CAD and scene scripts
* START *

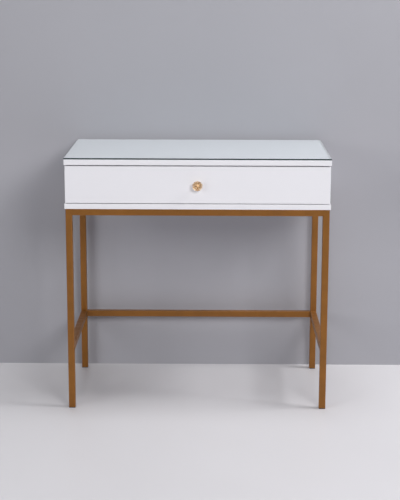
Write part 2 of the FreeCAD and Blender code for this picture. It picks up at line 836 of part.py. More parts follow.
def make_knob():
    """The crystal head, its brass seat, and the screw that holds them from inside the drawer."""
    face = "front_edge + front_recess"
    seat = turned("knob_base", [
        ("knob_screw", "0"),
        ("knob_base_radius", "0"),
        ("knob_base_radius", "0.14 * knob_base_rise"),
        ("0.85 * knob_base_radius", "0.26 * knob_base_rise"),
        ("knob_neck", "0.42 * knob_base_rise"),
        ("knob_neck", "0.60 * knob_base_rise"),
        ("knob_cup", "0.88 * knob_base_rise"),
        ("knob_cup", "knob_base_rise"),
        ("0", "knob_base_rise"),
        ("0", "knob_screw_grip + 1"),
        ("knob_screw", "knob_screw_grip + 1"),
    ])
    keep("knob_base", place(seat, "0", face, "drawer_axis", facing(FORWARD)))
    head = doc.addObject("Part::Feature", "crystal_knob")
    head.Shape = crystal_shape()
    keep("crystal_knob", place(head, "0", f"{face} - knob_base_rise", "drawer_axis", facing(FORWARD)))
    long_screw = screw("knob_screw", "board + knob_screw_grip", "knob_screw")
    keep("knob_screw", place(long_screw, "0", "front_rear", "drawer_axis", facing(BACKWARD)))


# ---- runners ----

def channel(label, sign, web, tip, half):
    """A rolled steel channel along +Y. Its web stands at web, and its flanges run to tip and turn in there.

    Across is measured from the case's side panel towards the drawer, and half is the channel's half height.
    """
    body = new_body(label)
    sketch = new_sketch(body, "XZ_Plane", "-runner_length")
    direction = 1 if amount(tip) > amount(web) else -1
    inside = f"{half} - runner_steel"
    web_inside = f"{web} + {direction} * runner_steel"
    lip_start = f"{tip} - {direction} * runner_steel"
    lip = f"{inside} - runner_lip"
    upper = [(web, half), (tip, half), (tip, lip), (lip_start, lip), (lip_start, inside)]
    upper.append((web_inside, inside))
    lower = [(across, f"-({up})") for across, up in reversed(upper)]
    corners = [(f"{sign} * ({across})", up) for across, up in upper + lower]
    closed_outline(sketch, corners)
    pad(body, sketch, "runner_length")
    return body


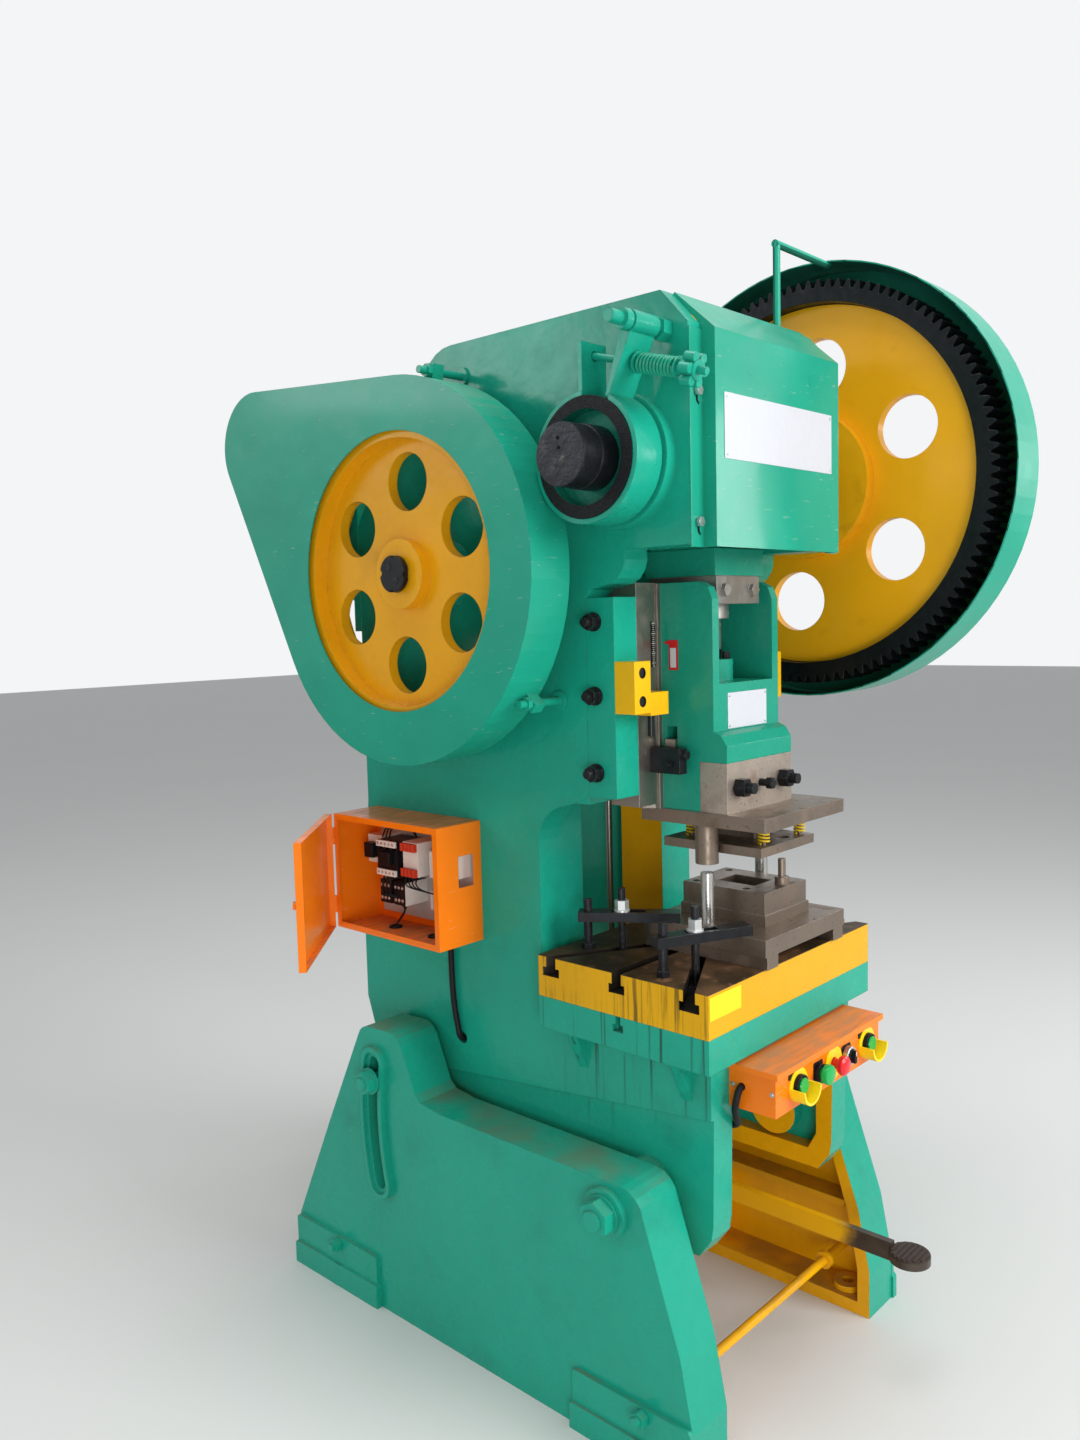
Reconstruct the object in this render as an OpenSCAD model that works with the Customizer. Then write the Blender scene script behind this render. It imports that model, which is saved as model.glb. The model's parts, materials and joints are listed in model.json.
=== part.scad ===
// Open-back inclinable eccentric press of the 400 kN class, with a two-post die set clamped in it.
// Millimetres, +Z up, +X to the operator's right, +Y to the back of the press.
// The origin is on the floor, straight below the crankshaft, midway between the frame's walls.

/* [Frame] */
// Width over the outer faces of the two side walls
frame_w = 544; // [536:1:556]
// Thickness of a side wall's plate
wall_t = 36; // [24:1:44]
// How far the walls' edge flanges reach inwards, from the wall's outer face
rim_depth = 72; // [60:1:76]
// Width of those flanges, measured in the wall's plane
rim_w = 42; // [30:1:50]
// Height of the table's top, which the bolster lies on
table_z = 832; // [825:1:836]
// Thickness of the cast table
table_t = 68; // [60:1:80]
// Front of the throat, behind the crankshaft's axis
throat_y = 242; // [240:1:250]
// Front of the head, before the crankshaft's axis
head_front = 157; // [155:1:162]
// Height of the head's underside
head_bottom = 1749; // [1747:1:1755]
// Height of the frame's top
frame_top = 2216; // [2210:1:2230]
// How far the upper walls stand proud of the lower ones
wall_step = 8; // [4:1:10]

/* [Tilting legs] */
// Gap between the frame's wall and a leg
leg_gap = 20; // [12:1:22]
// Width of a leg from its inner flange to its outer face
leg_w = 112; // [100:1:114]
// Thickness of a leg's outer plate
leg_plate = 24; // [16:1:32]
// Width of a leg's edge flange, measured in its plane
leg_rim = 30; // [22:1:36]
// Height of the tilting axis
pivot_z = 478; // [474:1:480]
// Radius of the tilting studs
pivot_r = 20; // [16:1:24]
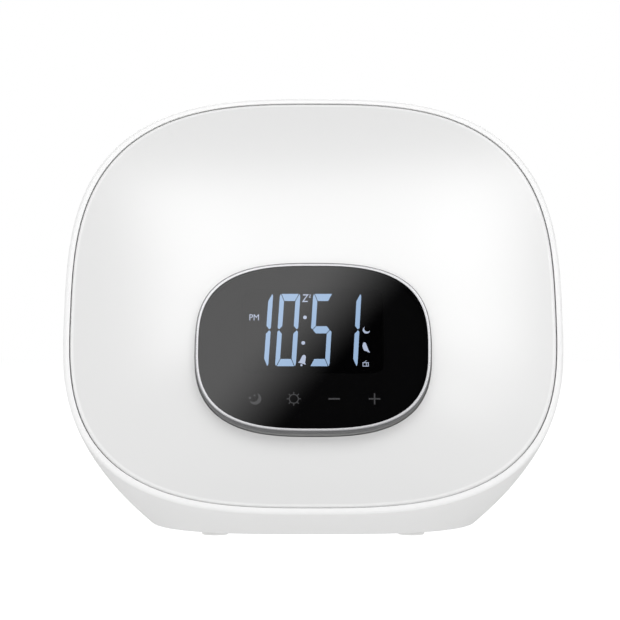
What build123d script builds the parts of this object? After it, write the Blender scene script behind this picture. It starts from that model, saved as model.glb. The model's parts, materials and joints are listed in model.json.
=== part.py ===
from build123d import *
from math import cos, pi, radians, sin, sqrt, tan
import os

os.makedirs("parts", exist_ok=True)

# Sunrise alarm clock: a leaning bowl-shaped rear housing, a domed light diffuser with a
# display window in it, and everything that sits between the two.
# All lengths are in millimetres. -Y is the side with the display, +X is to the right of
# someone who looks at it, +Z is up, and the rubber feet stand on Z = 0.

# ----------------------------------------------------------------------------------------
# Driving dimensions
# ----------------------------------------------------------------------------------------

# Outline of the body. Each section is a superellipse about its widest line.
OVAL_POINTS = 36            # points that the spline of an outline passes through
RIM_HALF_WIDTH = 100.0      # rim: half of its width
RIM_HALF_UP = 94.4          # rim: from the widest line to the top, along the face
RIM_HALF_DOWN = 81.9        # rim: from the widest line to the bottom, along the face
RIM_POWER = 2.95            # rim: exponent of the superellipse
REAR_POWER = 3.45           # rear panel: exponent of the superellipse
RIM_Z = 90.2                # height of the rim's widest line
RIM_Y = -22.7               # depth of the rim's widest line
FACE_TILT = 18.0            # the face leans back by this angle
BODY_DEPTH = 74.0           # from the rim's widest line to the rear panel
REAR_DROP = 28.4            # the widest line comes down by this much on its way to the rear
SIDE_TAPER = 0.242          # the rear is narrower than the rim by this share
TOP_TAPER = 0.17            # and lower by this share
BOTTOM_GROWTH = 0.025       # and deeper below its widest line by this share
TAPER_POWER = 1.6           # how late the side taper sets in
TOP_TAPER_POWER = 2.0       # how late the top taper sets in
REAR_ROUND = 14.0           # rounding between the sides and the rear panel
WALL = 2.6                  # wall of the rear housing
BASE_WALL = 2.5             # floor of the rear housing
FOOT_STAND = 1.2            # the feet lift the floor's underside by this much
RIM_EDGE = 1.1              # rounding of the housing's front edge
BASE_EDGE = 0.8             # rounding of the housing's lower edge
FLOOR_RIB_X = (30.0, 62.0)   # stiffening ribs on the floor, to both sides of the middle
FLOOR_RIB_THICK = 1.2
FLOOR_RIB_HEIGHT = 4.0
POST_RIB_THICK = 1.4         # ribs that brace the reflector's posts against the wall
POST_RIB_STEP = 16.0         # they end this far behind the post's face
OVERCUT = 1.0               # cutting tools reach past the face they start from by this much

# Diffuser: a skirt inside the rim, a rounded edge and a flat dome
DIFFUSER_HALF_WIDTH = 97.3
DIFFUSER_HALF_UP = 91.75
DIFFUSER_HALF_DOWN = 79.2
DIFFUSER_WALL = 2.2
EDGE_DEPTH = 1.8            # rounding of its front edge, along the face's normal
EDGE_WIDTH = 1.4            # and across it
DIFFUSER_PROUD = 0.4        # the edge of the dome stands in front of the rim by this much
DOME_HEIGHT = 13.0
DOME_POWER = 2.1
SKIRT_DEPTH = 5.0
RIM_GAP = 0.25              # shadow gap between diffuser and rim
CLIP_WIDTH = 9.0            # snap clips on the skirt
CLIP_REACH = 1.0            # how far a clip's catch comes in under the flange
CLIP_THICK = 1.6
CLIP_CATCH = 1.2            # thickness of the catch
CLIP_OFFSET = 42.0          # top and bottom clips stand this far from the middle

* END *

From the entries above, extract only the lines running from the one containing "Reconstruct the object" through the one containing "wall_step = 8; // [4:1:10]", inclusive.

Reconstruct the object in this render as an OpenSCAD model that works with the Customizer. Then write the Blender scene script behind this render. It imports that model, which is saved as model.glb. The model's parts, materials and joints are listed in model.json.
=== part.scad ===
// Open-back inclinable eccentric press of the 400 kN class, with a two-post die set clamped in it.
// Millimetres, +Z up, +X to the operator's right, +Y to the back of the press.
// The origin is on the floor, straight below the crankshaft, midway between the frame's walls.

/* [Frame] */
// Width over the outer faces of the two side walls
frame_w = 544; // [536:1:556]
// Thickness of a side wall's plate
wall_t = 36; // [24:1:44]
// How far the walls' edge flanges reach inwards, from the wall's outer face
rim_depth = 72; // [60:1:76]
// Width of those flanges, measured in the wall's plane
rim_w = 42; // [30:1:50]
// Height of the table's top, which the bolster lies on
table_z = 832; // [825:1:836]
// Thickness of the cast table
table_t = 68; // [60:1:80]
// Front of the throat, behind the crankshaft's axis
throat_y = 242; // [240:1:250]
// Front of the head, before the crankshaft's axis
head_front = 157; // [155:1:162]
// Height of the head's underside
head_bottom = 1749; // [1747:1:1755]
// Height of the frame's top
frame_top = 2216; // [2210:1:2230]
// How far the upper walls stand proud of the lower ones
wall_step = 8; // [4:1:10]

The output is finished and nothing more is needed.